**Written instruction**
Repeat the listing in full, preserving every character.

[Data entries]
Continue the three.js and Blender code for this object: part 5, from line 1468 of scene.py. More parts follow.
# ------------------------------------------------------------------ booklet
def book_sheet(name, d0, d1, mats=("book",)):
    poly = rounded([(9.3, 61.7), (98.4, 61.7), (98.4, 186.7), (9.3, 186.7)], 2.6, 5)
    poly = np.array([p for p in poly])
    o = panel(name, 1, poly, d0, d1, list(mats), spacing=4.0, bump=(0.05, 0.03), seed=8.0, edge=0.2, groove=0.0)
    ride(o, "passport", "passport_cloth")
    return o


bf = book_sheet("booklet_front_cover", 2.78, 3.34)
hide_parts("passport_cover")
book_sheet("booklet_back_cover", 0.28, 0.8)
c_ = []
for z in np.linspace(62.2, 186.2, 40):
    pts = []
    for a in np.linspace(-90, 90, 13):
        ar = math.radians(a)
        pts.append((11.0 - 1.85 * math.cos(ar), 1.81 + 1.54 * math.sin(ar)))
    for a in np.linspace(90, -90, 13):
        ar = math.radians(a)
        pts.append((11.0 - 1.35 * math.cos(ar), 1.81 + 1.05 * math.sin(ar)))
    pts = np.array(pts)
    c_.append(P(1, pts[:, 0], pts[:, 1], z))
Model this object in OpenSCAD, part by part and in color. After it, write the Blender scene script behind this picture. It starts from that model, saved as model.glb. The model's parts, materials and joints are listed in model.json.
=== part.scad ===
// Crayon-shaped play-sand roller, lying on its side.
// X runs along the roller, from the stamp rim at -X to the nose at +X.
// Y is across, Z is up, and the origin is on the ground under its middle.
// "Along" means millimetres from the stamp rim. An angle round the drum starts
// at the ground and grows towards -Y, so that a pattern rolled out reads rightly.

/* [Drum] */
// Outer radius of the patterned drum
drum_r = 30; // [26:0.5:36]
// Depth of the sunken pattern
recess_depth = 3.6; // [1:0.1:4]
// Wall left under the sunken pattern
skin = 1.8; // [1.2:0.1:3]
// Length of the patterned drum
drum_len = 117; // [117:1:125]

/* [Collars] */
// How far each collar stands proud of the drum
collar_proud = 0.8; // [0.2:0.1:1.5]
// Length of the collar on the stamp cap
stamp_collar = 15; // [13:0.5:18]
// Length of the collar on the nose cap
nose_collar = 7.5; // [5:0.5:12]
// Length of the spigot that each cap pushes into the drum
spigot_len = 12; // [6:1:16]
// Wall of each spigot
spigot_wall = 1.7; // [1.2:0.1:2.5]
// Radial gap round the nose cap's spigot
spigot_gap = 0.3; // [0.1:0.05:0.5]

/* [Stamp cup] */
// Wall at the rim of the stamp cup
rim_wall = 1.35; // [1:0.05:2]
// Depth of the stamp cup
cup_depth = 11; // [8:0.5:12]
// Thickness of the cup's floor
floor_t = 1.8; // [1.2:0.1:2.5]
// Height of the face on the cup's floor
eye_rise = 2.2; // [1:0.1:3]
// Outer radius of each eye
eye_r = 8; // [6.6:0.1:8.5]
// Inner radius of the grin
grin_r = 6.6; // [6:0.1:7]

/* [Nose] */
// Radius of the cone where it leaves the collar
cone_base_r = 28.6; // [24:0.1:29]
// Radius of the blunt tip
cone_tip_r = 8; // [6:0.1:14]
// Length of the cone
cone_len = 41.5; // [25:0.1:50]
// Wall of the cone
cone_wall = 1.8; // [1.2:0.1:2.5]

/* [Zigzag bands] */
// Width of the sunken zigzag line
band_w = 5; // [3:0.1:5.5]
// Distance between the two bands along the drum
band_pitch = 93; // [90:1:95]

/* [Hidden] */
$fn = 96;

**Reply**
Continue the three.js and Blender code for this object: part 5, from line 1468 of scene.py. More parts follow.
# ------------------------------------------------------------------ booklet
def book_sheet(name, d0, d1, mats=("book",)):
    poly = rounded([(9.3, 61.7), (98.4, 61.7), (98.4, 186.7), (9.3, 186.7)], 2.6, 5)
    poly = np.array([p for p in poly])
    o = panel(name, 1, poly, d0, d1, list(mats), spacing=4.0, bump=(0.05, 0.03), seed=8.0, edge=0.2, groove=0.0)
    ride(o, "passport", "passport_cloth")
    return o


bf = book_sheet("booklet_front_cover", 2.78, 3.34)
hide_parts("passport_cover")
book_sheet("booklet_back_cover", 0.28, 0.8)
c_ = []
for z in np.linspace(62.2, 186.2, 40):
    pts = []
    for a in np.linspace(-90, 90, 13):
        ar = math.radians(a)
        pts.append((11.0 - 1.85 * math.cos(ar), 1.81 + 1.54 * math.sin(ar)))
    for a in np.linspace(90, -90, 13):
        ar = math.radians(a)
        pts.append((11.0 - 1.35 * math.cos(ar), 1.81 + 1.05 * math.sin(ar)))
    pts = np.array(pts)
    c_.append(P(1, pts[:, 0], pts[:, 1], z))
Model this object in OpenSCAD, part by part and in color. After it, write the Blender scene script behind this picture. It starts from that model, saved as model.glb. The model's parts, materials and joints are listed in model.json.
=== part.scad ===
// Crayon-shaped play-sand roller, lying on its side.
// X runs along the roller, from the stamp rim at -X to the nose at +X.
// Y is across, Z is up, and the origin is on the ground under its middle.
// "Along" means millimetres from the stamp rim. An angle round the drum starts
// at the ground and grows towards -Y, so that a pattern rolled out reads rightly.

/* [Drum] */
// Outer radius of the patterned drum
drum_r = 30; // [26:0.5:36]
// Depth of the sunken pattern
recess_depth = 3.6; // [1:0.1:4]
// Wall left under the sunken pattern
skin = 1.8; // [1.2:0.1:3]
// Length of the patterned drum
drum_len = 117; // [117:1:125]

/* [Collars] */
// How far each collar stands proud of the drum
collar_proud = 0.8; // [0.2:0.1:1.5]
// Length of the collar on the stamp cap
stamp_collar = 15; // [13:0.5:18]
// Length of the collar on the nose cap
nose_collar = 7.5; // [5:0.5:12]
// Length of the spigot that each cap pushes into the drum
spigot_len = 12; // [6:1:16]
// Wall of each spigot
spigot_wall = 1.7; // [1.2:0.1:2.5]
// Radial gap round the nose cap's spigot
spigot_gap = 0.3; // [0.1:0.05:0.5]

/* [Stamp cup] */
// Wall at the rim of the stamp cup
rim_wall = 1.35; // [1:0.05:2]
// Depth of the stamp cup
cup_depth = 11; // [8:0.5:12]
// Thickness of the cup's floor
floor_t = 1.8; // [1.2:0.1:2.5]
// Height of the face on the cup's floor
eye_rise = 2.2; // [1:0.1:3]
// Outer radius of each eye
eye_r = 8; // [6.6:0.1:8.5]
// Inner radius of the grin
grin_r = 6.6; // [6:0.1:7]

/* [Nose] */
// Radius of the cone where it leaves the collar
cone_base_r = 28.6; // [24:0.1:29]
// Radius of the blunt tip
cone_tip_r = 8; // [6:0.1:14]
// Length of the cone
cone_len = 41.5; // [25:0.1:50]
// Wall of the cone
cone_wall = 1.8; // [1.2:0.1:2.5]

/* [Zigzag bands] */
// Width of the sunken zigzag line
band_w = 5; // [3:0.1:5.5]
// Distance between the two bands along the drum
band_pitch = 93; // [90:1:95]

/* [Hidden] */
$fn = 96;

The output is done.